On Sunday, Krista Ratcliffe also talked a little bit about race and whiteness. Her address was called Aristotle, Enthymemes, and Rhetorical Listening. Rhetorical listening is Ratcliffe's idea that the audience kind of needs to be pulling its own weight in considerations of rhetoric. And it was first articulated in discussions of, again, whiteness. Ratcliffe's book, Rhetorical Listening: Identification, Gender, Whiteness, confronted the problem that many people -- especially white people -- have a difficult time resisting the pull of oppression. And so,

 "Rhetorical listening compels us to contemplate arguments based on the relation to culture and to engage the possibilities of bringing those differences together," 

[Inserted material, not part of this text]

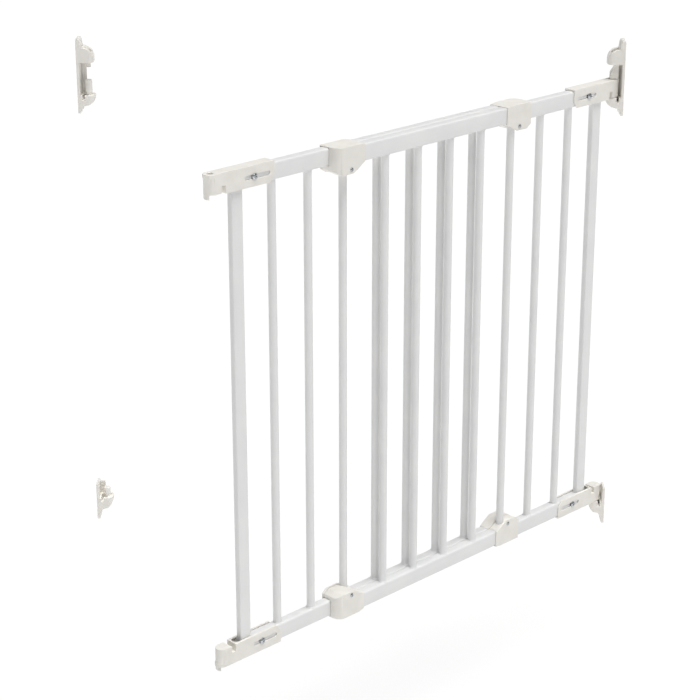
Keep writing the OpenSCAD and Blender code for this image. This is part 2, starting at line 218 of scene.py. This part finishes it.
def polyamide(name, dull, clean, grain_mm, relief_mm, rough):
    """White injection moulded polyamide with a spark-eroded grain over broad, shallow sinks."""
    material, tree, shader, place = start_material(name)
    grain = add(tree, "ShaderNodeTexNoise",
                {"Vector": place, "Scale": blobs(grain_mm), "Detail": 3.0, "Roughness": 0.65})
    sinks = add(tree, "ShaderNodeTexNoise",
                {"Vector": place, "Scale": blobs(SINK_MM), "Detail": 2.0, "Roughness": 0.5})

    amount = add(tree, "ShaderNodeMapRange", {"Value": sinks, **MIDDLE, **WHOLE})
    tint = add(tree, "ShaderNodeMix", {"Factor": amount, "A": linear(dull), "B": linear(clean)},
               data_type="RGBA")
    tree.links.new(tint.outputs["Result"], shader.inputs["Base Color"])

    matt = add(tree, "ShaderNodeMapRange",
               {"Value": grain, **MIDDLE, "To Min": rough - 0.05, "To Max": rough + 0.07})
    tree.links.new(matt.outputs[0], shader.inputs["Roughness"])

    fine = add(tree, "ShaderNodeBump", {"Height": grain, "Strength": 1.0, "Distance": relief_mm * MM})
    skin = add(tree, "ShaderNodeBump",
               {"Height": sinks, "Strength": 1.0, "Distance": SINK_DEPTH_MM * MM, "Normal": fine})
    tree.links.new(skin.outputs[0], shader.inputs["Normal"])
    shader.inputs["IOR"].default_value = 1.53
    shader.inputs["Subsurface Weight"].default_value = 0.12
    shader.inputs["Subsurface Radius"].default_value = (1.0, 0.95, 0.85)
    shader.inputs["Subsurface Scale"].default_value = LIGHT_DEPTH_MM * MM
    return material


PLASTIC = polyamide("moulded_polyamide_white", "#E9E6DF", "#F0EDE7", 0.9, 0.03, 0.46)
SMOOTH_PLASTIC = polyamide("polished_polyamide_white", "#EAE7E1", "#F0EEE9", 1.6, 0.006, 0.34)
print("made", PLASTIC.name, "and", SMOOTH_PLASTIC.name)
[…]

in the words of one review. That's the identification stuff again, which may be familiar to those who are fans of Burke, is a sense that you connect and disconnect with different groups. In this address though, Ratcliffe expanded on rhetorical listening to discuss the enthymeme the enthymeme, if you're not familiar, is sometimes called the rhetorical syllogism. And the syllogism is a series of proofs leading to a conclusion. For example, you might have a formal proof that says 

"If it is raining, rain will get in, and it will be unpleasant." 

And then have another sub-point that says 

"If you close the window, rain won't get in." 

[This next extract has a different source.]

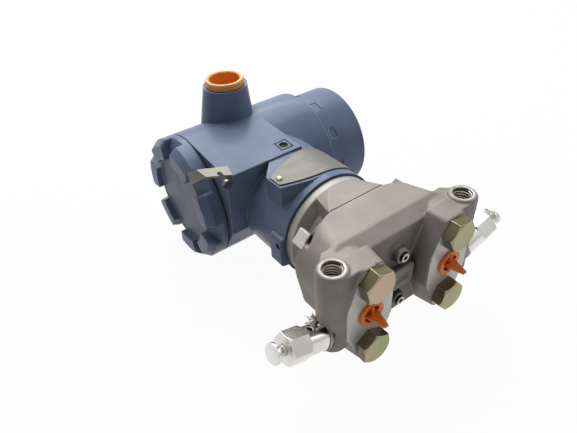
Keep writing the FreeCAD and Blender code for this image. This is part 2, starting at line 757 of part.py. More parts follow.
def drive_screw(at, direction):
    """Round-headed drive screw; its shank stops in the plate."""
    return turned([(0, 0), (1.9, 0), (1.7, 0.7), (1.0, 1.2), (0, 1.3)], at, direction)


def nameplate_screws():
    surface = neck_r + plate_fit * 2 + plate_thickness
    turn = math.radians(-24)
    out = V(math.cos(turn), math.sin(turn), 0)
    return grouped([drive_screw(V(-name_pad_left + 4.2, -surface, 77), -Y_DIR),
                    drive_screw(out * surface + Z_DIR * 80, out)])


def conduit_plug():
    """Moulded cup pushed into the conduit entry, with a rim standing above the boss."""
    start = V(conduit_x, conduit_plug_top, conduit_z)
    depth = 18.0
    rim_base = conduit_rim_y - conduit_plug_top
    return turned([(conduit_plug_cup_r, 0), (conduit_plug_cup_r + 0.8, -0.6),
                   (conduit_plug_rim_r - 0.6, -0.6), (conduit_plug_rim_r, 0.2),
                   (conduit_plug_rim_r, rim_base - 0.05),
                   (conduit_bore_r - 0.1, rim_base - 0.05), (conduit_bore_r - 0.3, depth), (0, depth),
                   (0, depth - 1.5), (conduit_plug_cup_r - 0.6, depth - 1.5)], start, Y_DIR)


def ground_hole_plug():
    return rod(ground_hole_r - 0.05, V(0, -skirt_front, ground_hole_z), Y_DIR, 3.0)


# ---- covers ---------------------------------------------------------------------------
near_face = near_end - near_gap
near_top = near_face - near_cover_length
far_face = far_end + far_gap
far_top = far_face + far_cover_length


def cover_lug(angle):
    """One castle of the terminal cover: a block from the disc to the rim, chamfered in front."""
    length = near_cover_length - near_rim + 1.5
    profile = [V(lug_inner_r, 0, 0), V(lug_front_r, 0, 0), V(lug_outer_r, 0, length * 0.45),
               V(lug_outer_r, 0, length), V(lug_inner_r, 0, length)]
    lug = face_of(profile).revolve(V(0, 0, 0), Z_DIR, lug_angle)
    ends = [e for e in lug.Edges if min(v.Point.Length for v in e.Vertexes) > lug_inner_r + 2
            and abs(e.Vertexes[0].Z - e.Vertexes[-1].Z) > 1]
    lug = lug.makeFillet(lug_blend, ends)
    lug.rotate(V(0, 0, 0), Z_DIR, -lug_angle / 2)
    out = around_barrel(angle)
    side = X_DIR.cross(out)
    seated = FreeCAD.Placement(barrel_axis(near_top), FreeCAD.Rotation(out, side, X_DIR))
    lug.Placement = seated * lug.Placement
    return lug


def cover_floor():
    """Place of the terminal cover's outer disc along the barrel."""
    return near_face - cover_floor_back


def terminal_cover():
    outer = lug_outer_r
    floor = cover_floor()
    spigot_end = near_end + thread_length - 0.5
    screwed_r = thread_r - thread_fit
    inner = screwed_r - spigot_wall
    shell = barrel_turned([(floor + label_recess, 0), (floor + label_recess, label_r + 0.2),
                           (floor, label_r + 0.2), (floor, lug_inner_r + 1),
                           (near_face - near_rim, outer - 1.2),
                           (near_face - near_rim + 1.0, outer), (near_face - 0.3, outer),
                           (near_face, outer - 0.3), (near_face, screwed_r),
                           (spigot_end, screwed_r), (spigot_end, inner), (floor + 4.2, inner),
                           (floor + 4.2, 0)])
    lugs = [cover_lug(lug_first + i * 360.0 / lug_count) for i in range(lug_count)]
    return fused([shell] + lugs)


def cover_label():
    back = cover_floor() + label_recess - 0.02
    return rod(label_r, barrel_axis(back), -X_DIR, label_thickness)


def flat_ring(x0, x1, inner, outer):
    return barrel_turned([(x0, inner), (x0, outer), (x1, outer), (x1, inner)])


def terminal_cover_seal():
    return flat_ring(near_face + 0.02, near_end - 0.02, thread_r + 0.1, barrel_r - 0.5)


def display_cover_seal():
    return flat_ring(far_end + 0.2, far_face - 0.2, far_thread_r + 0.1, far_cover_r - 0.2)


def display_cover():
    spigot_end = far_end - thread_length + 0.5
    screwed_r = far_thread_r - thread_fit
    inner = screwed_r - spigot_wall
    seat = far_top - glass_back
    round_r = far_cover_r - far_end_r
    round_start = V(far_top - round_r, 0, far_cover_r)
    round_end = V(far_top, 0, far_end_r)
    middle = V(far_top - round_r, 0, far_end_r) + V(1, 0, 1).normalize() * round_r
    outside = [(spigot_end, inner), (spigot_end, screwed_r), (far_face, screwed_r),
               (far_face, far_cover_r - 0.3), (far_face + 0.3, far_cover_r)]
    inside = [(far_top, window_r + 0.8), (far_top - 0.8, window_r), (seat, window_r), (seat, glass_r + 0.1),
              (far_face + 2, glass_r + 0.1), (far_face + 2, inner)]
    up = [V(x, 0, r) for x, r in outside] + [round_start]
    back = [round_end] + [V(x, 0, r) for x, r in inside] + [up[0]]
    edges = [Part.makeLine(a, b) for a, b in zip(up[:-1], up[1:])]
    edges.append(Part.Arc(round_start, middle, round_end).toShape())
    edges += [Part.makeLine(a, b) for a, b in zip(back[:-1], back[1:])]
    shell = Part.Face(Part.Wire(edges)).revolve(V(0, 0, 0), X_DIR, 360)
    shell.translate(barrel_axis(0))
    grips = []
    for i in range(grip_count):
        out = around_barrel(grip_first + i * 360.0 / grip_count)
        pocket = box(-2.4, 2.4, -3.6, 3.6, -grip_depth, 2)
        at = barrel_axis(far_face + 6.0) + out * far_cover_r
        pocket.Placement = FreeCAD.Placement(at, FreeCAD.Rotation(X_DIR, out.cross(X_DIR), out))
        grips.append(pocket)
    return cut(shell, grips)


def glass_seal():
    seat = far_top - glass_back
    return flat_ring(seat - 0.8, seat - 0.02, window_r + 0.2, glass_r)


def display_glass():
    back = far_top - glass_back - 0.82 - glass_thickness
    front = back + glass_thickness
    return barrel_turned([(back, 0), (back, glass_r), (front, glass_r), (front, 0)])


def glass_ring():
    front = far_top - glass_back - 0.84 - glass_thickness
    return flat_ring(front - 2.5, front, glass_r - 2.5, glass_r)


# ---- cover clamp ----------------------------------------------------------------------
def cover_clamp():
    """Strip screwed to the front flat, its end bent in over the terminal cover."""
    outer = [on_front(x, z, clamp_thickness + 0.05) for x, z in clamp_plan]
    inward = on_front(0, skirt_bottom, 0) - on_front(0, skirt_bottom, clamp_thickness)
    plate = face_of(outer).extrude(inward)
    tip = [V(x, y, z) for x, y, z in clamp_hook]
    bent = [outer[0], outer[1], tip[0]]
    normal = (bent[1] - bent[0]).cross(bent[2] - bent[1]).normalize()
    across = tip[1] - outer[0]
    bent.append(tip[1] - normal * across.dot(normal))
    if normal.dot(inward) < 0:
        normal = -normal
    tab = face_of(bent).extrude(normal * clamp_thickness)
    slot = box(clamp_slot_x - clamp_slot_r, clamp_slot_x + clamp_slot_r, -60, 0, 60, clamp_slot_z)
    return cut(fused([plate, tab]), [slot, rod(clamp_slot_r, V(clamp_slot_x, -60, clamp_slot_z), Y_DIR, 60)])


def clamp_screw():
    """Slotted head below the ledge."""
    top = V(clamp_screw_x, clamp_screw_y, skirt_bottom - 0.02)
    slot = box(top.x - 4, top.x + 4, top.y - 0.35, top.y + 0.35, top.z - clamp_screw_height - 1,
               top.z - clamp_screw_height + 0.9)
    return rod(clamp_screw_r, top, -Z_DIR, clamp_screw_height).cut(slot)


# ---- inside the housing ---------------------------------------------------------------
def terminal_block():
    start = barrel_axis(wall_near - 0.02)
    face = wall_near - 0.02 - block_depth
    pocket = box(face - 1, face + block_pocket, barrel_y - 19, barrel_y + 19, barrel_z - 8, barrel_z + 8)
    return rod(block_r, start, -X_DIR, block_depth).cut(pocket)


def terminal_screws():
    at_x = wall_near - 0.04 - block_depth + block_pocket
    screws = []
    for i in range(4):
        at = V(at_x, barrel_y + (i - 1.5) * terminal_pitch, barrel_z)
        slot = box(at.x - 3, at.x - 1.4, at.y - 4, at.y + 4, at.z - 0.4, at.z + 0.4)
        screws.append(rod(3.0, at, -X_DIR, 2.4).cut(slot))
    return grouped(screws)


def board_standoffs():
    posts = []
    for i in range(3):
        at = barrel_axis(wall_far + 0.02) + around_barrel(90 + 120 * i) * 24
        posts.append(rod(2.5, at, X_DIR, board_standing - 0.04))
    return grouped(posts)


def electronics_board():
    return rod(29.0, barrel_axis(wall_far + board_standing), X_DIR, board_thickness)


module_back = wall_far + board_standing + board_thickness + 0.02


def display_module():
    case = rod(26.5, barrel_axis(module_back), X_DIR, display_depth)
    front = module_back + display_depth
    window = box(front - display_recess, front + 1, barrel_y - 17, barrel_y + 17, barrel_z - 9, barrel_z + 12)
    return case.cut(window)


def display_panel():
    back = module_back + display_depth - display_recess + 0.05
    return box(back, back + 1.05, barrel_y - 16.8, barrel_y + 16.8, barrel_z - 8.8, barrel_z + 11.8)


# ---- write the pieces -----------------------------------------------------------------
os.makedirs("parts", exist_ok=True)

pieces = {
    "coplanar_flange": coplanar_flange(),
    "flange_bolts": flange_bolts(),
    "alignment_screws": alignment_screws(),
    "isolating_diaphragms": isolating_diaphragms(),
    "diaphragm_seals": diaphragm_seals(),
    "drain_valve_body_right": valve_body(),
    "drain_valve_body_left": mirrored(valve_body()),
    "drain_ball_right": drain_ball(),
    "drain_ball_left": mirrored(drain_ball()),
    "drain_stem_right": drain_stem(),
    "drain_stem_left": mirrored(drain_stem()),
    "thread_sealing_tape": sealing_tape(),
    "port_plug_right": port_plug(),
    "port_plug_left": mirrored(port_plug()),
    "sensor_module": sensor_module(),
    "neck_seal": neck_seal(),
    "electronics_housing": electronics_housing(),
    "rotation_set_screw": rotation_set_screw(),
    "nameplate": nameplate(),
    "nameplate_screws": nameplate_screws(),
    "conduit_plug": conduit_plug(),
    "ground_hole_plug": ground_hole_plug(),
    "terminal_cover": terminal_cover(),
    "terminal_cover_label": cover_label(),
    "terminal_cover_seal": terminal_cover_seal(),
    "cover_clamp": cover_clamp(),
    "clamp_screw": clamp_screw(),
    "display_cover": display_cover(),
    "display_cover_seal": display_cover_seal(),
    "glass_seal": glass_seal(),
    "display_glass": display_glass(),
    "glass_retaining_ring": glass_ring(),
    "terminal_block": terminal_block(),
    "terminal_screws": terminal_screws(),
    "electronics_board": electronics_board(),
    "board_standoffs": board_standoffs(),
    "display_module": display_module(),
    "display_panel": display_panel(),
}
for node, shape in pieces.items():
    export(node, shape)
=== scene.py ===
import json
import math
import random

import bmesh
import bpy
from mathutils import Matrix, Vector


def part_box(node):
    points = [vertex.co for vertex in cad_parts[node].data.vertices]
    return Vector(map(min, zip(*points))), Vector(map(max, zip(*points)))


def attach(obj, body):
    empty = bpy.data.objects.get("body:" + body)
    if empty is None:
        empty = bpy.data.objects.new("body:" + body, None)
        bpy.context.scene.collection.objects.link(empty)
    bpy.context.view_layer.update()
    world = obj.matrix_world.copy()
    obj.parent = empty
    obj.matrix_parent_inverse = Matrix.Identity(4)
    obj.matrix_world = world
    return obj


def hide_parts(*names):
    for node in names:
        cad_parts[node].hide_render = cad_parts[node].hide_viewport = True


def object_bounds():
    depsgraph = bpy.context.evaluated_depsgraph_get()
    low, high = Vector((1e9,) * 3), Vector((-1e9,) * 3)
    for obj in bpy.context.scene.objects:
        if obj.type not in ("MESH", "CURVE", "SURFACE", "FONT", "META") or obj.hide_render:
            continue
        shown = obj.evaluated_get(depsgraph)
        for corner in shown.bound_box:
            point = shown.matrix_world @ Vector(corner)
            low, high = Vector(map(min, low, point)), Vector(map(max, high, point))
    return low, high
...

And then have a conclusion that says 

"Therefore, shut the window so that it doesn't get wet and unpleasant inside." 

Now in an enthymeme, you cut out one or two of those. So you might just tell somebody "Oh it's raining, shut the window," without stopping to explain to them that you need to shut the window so the rain doesn't get in, and that if the rain gets in, it will be unpleasant. So the enthymeme is this way of assuming that your audience has some sort of knowledge that will fill in the gaps. Now this comes into play really differently in terms, for example, of race. Different views and philosophies of race will interpret the phrase "race matters" in different ways. So if you're a white supremacist intent on essentializing and separating groups, you're going to say "race matters". Whereas "race matters" is going to mean something different to somebody who is doing work like the stuff Linda Martin Alcoff is doing: how race impacts cultural and class relations. You have to consider how the audience or author has constructed that particular enthymeme.

Well the Rhetoric Conference of 2014 had a lot to offer. It happens every two years, and there are a lot of projects besides just panel presentations. There were groups who were working together to workshop their stuff, there was an undergraduate research section, there were sections for professionals to meet together and graduate students to meet together. There were even reconsiderations of previous debates that had happened, where writers who had written to each other in their scholarship were able to respond to each other. Lots of great stuff. And I hope that we'll be able to see you next time in 2016 when the conference reconvenes in Atlanta, Georgia. I'm especially excited about this one because Greg Clark is in charge of it, and he was my old mentor. So I hope that we'll be able to see you in Atlanta in 2016.